--- START OF Collected data ---
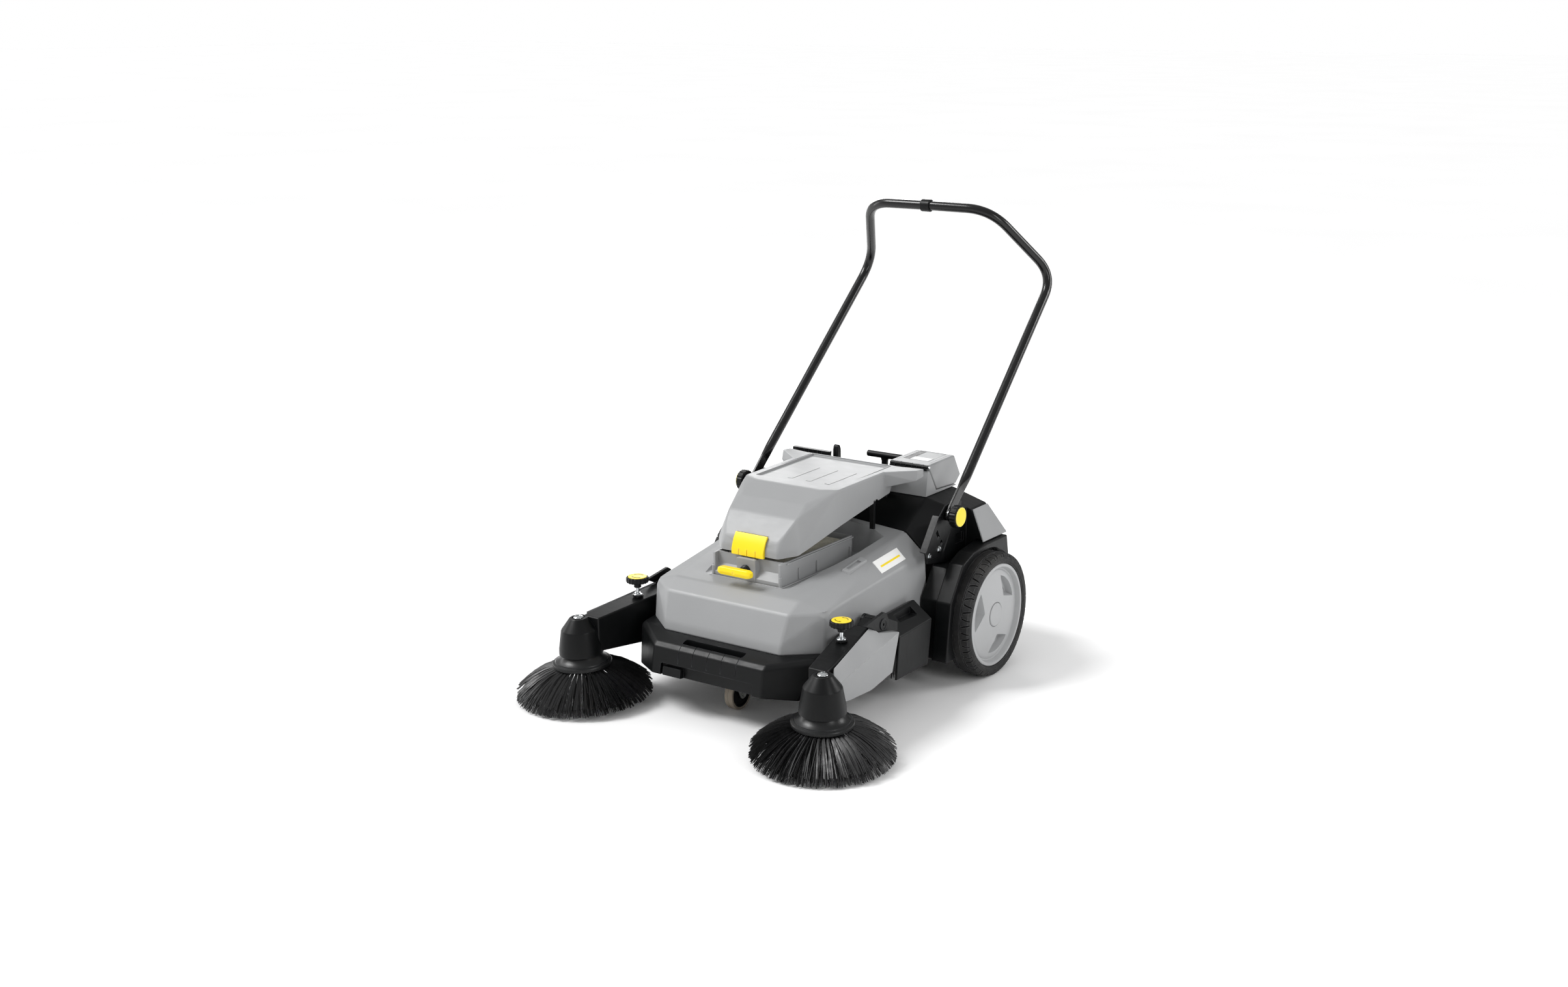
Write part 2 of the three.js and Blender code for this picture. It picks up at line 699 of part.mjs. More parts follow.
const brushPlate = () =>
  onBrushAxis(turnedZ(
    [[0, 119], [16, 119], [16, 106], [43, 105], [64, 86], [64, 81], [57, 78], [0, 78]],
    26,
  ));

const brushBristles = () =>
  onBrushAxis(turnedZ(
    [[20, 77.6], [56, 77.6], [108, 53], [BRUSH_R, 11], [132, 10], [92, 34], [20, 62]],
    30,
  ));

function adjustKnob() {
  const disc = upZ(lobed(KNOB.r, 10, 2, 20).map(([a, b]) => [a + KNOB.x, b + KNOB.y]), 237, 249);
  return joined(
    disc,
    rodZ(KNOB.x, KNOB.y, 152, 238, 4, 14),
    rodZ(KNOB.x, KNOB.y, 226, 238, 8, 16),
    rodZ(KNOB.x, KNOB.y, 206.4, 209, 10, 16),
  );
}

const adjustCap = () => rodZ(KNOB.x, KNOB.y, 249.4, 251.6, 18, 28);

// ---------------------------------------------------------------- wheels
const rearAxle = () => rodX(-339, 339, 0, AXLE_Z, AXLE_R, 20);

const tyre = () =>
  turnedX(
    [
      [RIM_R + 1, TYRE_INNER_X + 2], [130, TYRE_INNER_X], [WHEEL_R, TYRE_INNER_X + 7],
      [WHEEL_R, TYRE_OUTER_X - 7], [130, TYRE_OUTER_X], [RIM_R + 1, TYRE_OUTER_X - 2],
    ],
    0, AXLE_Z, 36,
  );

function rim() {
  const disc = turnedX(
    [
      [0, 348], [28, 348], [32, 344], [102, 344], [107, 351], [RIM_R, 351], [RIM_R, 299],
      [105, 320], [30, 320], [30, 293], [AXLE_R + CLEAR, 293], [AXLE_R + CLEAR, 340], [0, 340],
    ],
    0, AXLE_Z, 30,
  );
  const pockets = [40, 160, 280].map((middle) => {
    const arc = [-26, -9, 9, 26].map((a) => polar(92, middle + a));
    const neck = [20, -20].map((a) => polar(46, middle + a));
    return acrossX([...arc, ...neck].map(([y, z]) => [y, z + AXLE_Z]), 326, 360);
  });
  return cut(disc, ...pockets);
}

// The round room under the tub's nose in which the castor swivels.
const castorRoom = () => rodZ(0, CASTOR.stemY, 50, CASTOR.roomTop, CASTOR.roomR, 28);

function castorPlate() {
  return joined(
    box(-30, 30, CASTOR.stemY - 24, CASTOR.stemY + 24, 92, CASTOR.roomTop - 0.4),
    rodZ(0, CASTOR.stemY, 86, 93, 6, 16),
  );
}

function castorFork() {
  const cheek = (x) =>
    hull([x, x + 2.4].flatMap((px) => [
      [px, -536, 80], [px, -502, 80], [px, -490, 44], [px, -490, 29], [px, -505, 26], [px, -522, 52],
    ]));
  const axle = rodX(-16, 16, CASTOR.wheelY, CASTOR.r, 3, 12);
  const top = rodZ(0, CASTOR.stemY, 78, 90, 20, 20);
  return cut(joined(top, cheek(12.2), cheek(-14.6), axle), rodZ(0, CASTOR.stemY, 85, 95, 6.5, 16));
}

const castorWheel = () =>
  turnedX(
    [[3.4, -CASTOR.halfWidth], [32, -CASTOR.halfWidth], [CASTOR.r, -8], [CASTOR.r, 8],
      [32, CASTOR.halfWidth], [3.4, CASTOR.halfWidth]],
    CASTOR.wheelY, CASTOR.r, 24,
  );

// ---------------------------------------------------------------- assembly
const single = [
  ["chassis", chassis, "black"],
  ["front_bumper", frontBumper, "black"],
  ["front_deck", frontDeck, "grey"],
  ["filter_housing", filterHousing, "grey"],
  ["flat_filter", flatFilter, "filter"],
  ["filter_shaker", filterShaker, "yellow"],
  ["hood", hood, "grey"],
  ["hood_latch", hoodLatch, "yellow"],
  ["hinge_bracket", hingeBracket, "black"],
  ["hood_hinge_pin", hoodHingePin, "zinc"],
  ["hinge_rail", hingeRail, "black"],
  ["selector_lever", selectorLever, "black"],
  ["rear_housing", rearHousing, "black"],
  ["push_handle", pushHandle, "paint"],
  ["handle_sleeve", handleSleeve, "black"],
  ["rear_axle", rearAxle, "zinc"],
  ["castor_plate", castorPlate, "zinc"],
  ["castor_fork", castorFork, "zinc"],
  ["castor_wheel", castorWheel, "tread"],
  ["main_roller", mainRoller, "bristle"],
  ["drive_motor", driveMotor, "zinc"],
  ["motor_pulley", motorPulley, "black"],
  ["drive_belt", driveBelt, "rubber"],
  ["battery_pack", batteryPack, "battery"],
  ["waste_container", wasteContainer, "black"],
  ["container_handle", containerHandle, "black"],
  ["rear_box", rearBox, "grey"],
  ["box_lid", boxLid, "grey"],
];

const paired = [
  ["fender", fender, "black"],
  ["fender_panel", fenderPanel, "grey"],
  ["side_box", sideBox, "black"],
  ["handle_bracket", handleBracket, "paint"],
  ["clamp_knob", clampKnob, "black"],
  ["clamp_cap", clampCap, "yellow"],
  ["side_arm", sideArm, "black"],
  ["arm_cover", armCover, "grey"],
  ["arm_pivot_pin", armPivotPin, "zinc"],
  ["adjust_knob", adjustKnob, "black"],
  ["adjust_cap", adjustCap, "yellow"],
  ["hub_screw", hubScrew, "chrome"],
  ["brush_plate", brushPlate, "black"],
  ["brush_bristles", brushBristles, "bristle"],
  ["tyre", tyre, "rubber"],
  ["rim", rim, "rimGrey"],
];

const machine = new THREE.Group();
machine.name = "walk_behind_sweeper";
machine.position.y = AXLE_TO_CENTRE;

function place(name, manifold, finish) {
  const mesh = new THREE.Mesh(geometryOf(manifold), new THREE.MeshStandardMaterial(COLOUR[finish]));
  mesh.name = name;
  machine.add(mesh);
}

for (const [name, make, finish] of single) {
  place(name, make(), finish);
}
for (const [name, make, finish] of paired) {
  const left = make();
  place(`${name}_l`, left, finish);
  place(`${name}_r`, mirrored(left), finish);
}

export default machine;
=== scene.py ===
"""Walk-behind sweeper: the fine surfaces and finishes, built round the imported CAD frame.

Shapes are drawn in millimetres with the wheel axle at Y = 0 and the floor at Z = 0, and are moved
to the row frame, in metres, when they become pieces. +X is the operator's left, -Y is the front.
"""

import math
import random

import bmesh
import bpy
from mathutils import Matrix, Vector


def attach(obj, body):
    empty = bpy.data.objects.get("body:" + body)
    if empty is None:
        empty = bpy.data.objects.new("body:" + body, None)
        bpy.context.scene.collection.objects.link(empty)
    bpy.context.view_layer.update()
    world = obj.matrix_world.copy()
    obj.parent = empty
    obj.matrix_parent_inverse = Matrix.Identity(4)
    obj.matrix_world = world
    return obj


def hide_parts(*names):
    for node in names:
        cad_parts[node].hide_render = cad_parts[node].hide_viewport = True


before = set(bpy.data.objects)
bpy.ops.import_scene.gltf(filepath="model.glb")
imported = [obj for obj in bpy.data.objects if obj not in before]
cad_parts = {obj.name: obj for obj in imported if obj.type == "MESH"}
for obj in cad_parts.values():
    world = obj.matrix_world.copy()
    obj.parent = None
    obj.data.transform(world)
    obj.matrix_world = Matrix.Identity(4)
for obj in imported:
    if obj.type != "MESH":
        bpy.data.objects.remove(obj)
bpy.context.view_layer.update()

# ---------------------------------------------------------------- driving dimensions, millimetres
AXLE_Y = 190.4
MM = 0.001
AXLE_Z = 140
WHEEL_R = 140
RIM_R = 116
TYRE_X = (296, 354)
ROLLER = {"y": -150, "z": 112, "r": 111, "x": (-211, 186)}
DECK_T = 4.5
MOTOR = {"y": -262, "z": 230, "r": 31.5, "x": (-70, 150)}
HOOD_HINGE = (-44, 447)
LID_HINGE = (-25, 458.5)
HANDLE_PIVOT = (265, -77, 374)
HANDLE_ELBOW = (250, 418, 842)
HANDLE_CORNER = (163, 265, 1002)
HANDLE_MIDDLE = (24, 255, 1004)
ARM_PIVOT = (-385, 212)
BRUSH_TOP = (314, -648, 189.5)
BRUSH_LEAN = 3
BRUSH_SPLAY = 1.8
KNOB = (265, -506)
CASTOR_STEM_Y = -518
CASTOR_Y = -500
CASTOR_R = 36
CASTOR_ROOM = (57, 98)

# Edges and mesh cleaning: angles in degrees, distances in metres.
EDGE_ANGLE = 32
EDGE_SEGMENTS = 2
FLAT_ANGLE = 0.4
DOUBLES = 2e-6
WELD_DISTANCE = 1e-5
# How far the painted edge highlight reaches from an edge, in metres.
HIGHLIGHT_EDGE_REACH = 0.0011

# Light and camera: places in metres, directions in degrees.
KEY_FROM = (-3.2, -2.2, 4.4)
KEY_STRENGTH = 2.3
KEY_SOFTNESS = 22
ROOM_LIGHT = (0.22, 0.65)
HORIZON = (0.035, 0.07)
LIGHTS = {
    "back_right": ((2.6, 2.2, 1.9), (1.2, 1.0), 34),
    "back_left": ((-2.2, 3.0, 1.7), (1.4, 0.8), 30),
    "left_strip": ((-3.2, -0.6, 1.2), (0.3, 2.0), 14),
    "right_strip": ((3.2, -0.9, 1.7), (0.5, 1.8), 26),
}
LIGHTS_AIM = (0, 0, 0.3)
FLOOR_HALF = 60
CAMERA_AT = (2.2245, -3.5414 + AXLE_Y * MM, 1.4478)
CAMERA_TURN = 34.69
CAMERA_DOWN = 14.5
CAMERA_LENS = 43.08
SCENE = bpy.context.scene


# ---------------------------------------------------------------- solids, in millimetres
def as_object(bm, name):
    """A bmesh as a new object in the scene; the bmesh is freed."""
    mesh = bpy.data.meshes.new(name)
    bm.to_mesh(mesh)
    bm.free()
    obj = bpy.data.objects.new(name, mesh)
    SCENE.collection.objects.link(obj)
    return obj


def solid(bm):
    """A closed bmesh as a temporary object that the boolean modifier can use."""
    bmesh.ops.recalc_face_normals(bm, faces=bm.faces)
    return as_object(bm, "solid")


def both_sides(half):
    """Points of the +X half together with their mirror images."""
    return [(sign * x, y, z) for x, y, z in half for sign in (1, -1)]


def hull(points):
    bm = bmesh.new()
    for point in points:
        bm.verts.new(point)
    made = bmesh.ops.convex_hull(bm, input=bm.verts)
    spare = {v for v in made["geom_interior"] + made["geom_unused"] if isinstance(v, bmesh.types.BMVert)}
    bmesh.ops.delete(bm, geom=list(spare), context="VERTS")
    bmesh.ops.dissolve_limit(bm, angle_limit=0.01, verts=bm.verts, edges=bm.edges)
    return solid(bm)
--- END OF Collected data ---
Show every line from the listing above in which the string "node" appears.

*Written answer*
    for node in names:
        cad_parts[node].hide_render = cad_parts[node].hide_viewport = True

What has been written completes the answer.